- [DATA BLOCK]:
-- Begin --

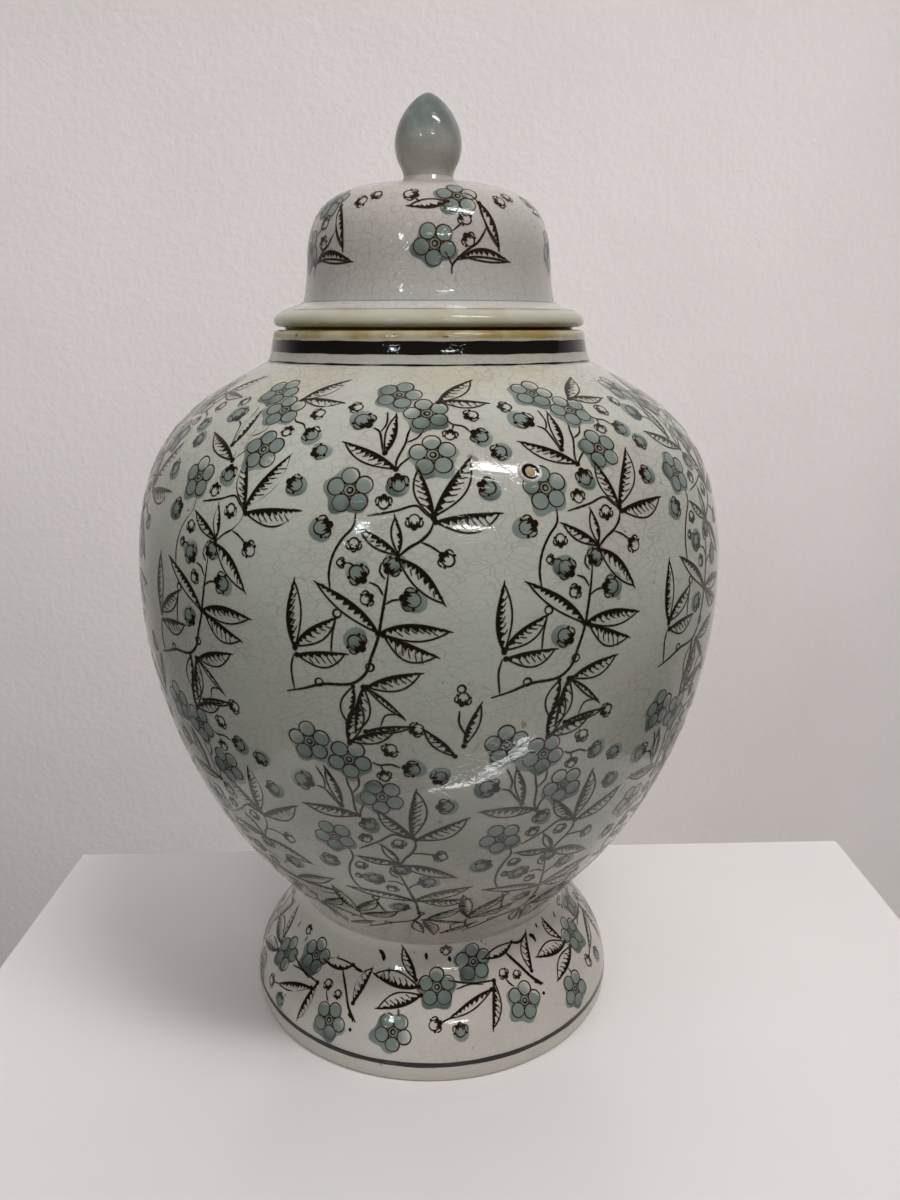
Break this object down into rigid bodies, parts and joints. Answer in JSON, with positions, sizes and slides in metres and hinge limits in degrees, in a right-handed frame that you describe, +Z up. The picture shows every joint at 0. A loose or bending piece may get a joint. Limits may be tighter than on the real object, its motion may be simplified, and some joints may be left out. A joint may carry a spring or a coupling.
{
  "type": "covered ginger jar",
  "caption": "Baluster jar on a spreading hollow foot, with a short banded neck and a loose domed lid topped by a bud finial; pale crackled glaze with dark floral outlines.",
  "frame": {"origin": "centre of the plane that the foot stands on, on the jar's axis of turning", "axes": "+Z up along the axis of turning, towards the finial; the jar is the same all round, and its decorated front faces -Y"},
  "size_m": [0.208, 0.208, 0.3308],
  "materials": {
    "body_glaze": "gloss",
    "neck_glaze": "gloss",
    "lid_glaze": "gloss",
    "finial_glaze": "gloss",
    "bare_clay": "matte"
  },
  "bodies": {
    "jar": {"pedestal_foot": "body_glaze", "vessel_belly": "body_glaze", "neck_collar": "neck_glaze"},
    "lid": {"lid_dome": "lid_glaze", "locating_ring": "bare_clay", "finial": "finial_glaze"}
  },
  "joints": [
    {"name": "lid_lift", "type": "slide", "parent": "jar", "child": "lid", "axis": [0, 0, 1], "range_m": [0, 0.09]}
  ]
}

-- End --

- [TASK INSTRUCTIONS]: Reproduce the material verbatim, line by line.

- [RESULT BELOW]:
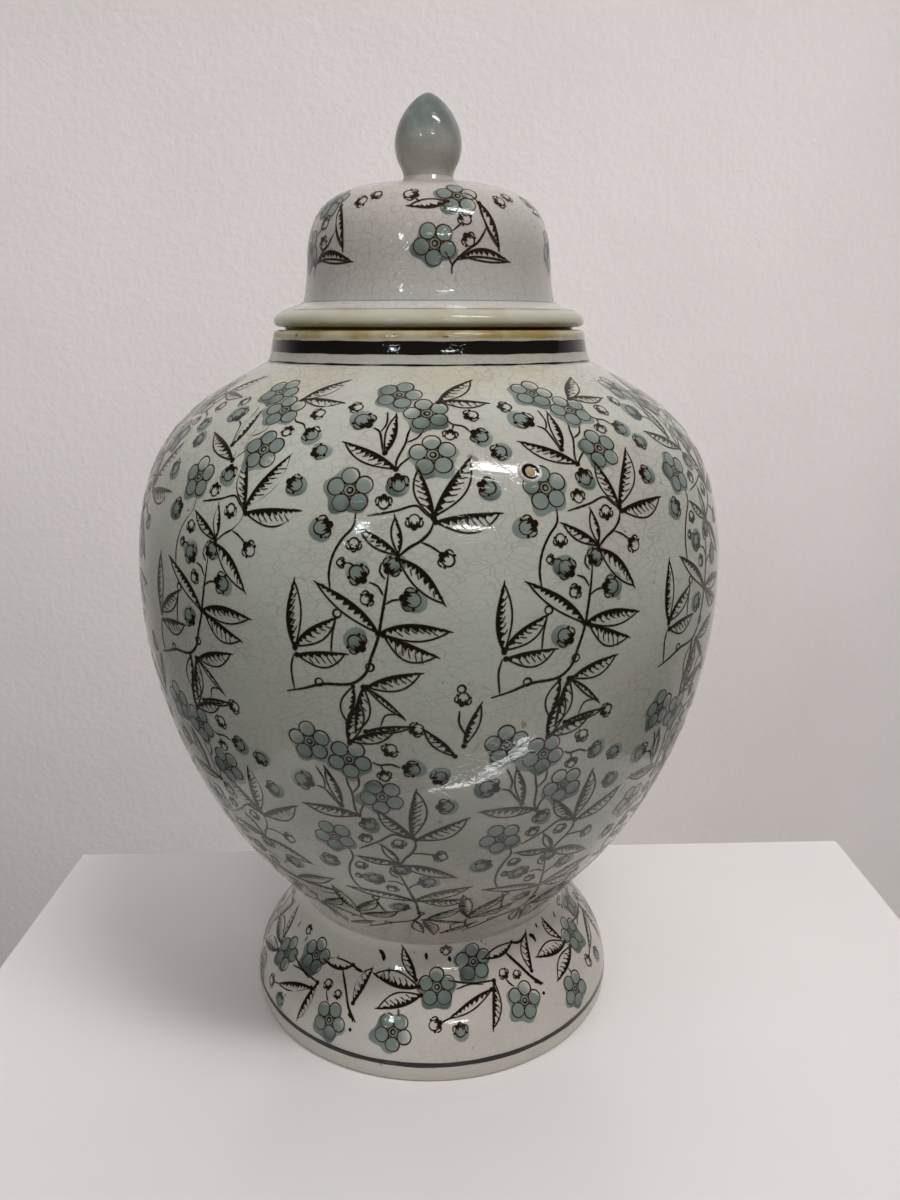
Break this object down into rigid bodies, parts and joints. Answer in JSON, with positions, sizes and slides in metres and hinge limits in degrees, in a right-handed frame that you describe, +Z up. The picture shows every joint at 0. A loose or bending piece may get a joint. Limits may be tighter than on the real object, its motion may be simplified, and some joints may be left out. A joint may carry a spring or a coupling.
{
  "type": "covered ginger jar",
  "caption": "Baluster jar on a spreading hollow foot, with a short banded neck and a loose domed lid topped by a bud finial; pale crackled glaze with dark floral outlines.",
  "frame": {"origin": "centre of the plane that the foot stands on, on the jar's axis of turning", "axes": "+Z up along the axis of turning, towards the finial; the jar is the same all round, and its decorated front faces -Y"},
  "size_m": [0.208, 0.208, 0.3308],
  "materials": {
    "body_glaze": "gloss",
    "neck_glaze": "gloss",
    "lid_glaze": "gloss",
    "finial_glaze": "gloss",
    "bare_clay": "matte"
  },
  "bodies": {
    "jar": {"pedestal_foot": "body_glaze", "vessel_belly": "body_glaze", "neck_collar": "neck_glaze"},
    "lid": {"lid_dome": "lid_glaze", "locating_ring": "bare_clay", "finial": "finial_glaze"}
  },
  "joints": [
    {"name": "lid_lift", "type": "slide", "parent": "jar", "child": "lid", "axis": [0, 0, 1], "range_m": [0, 0.09]}
  ]
}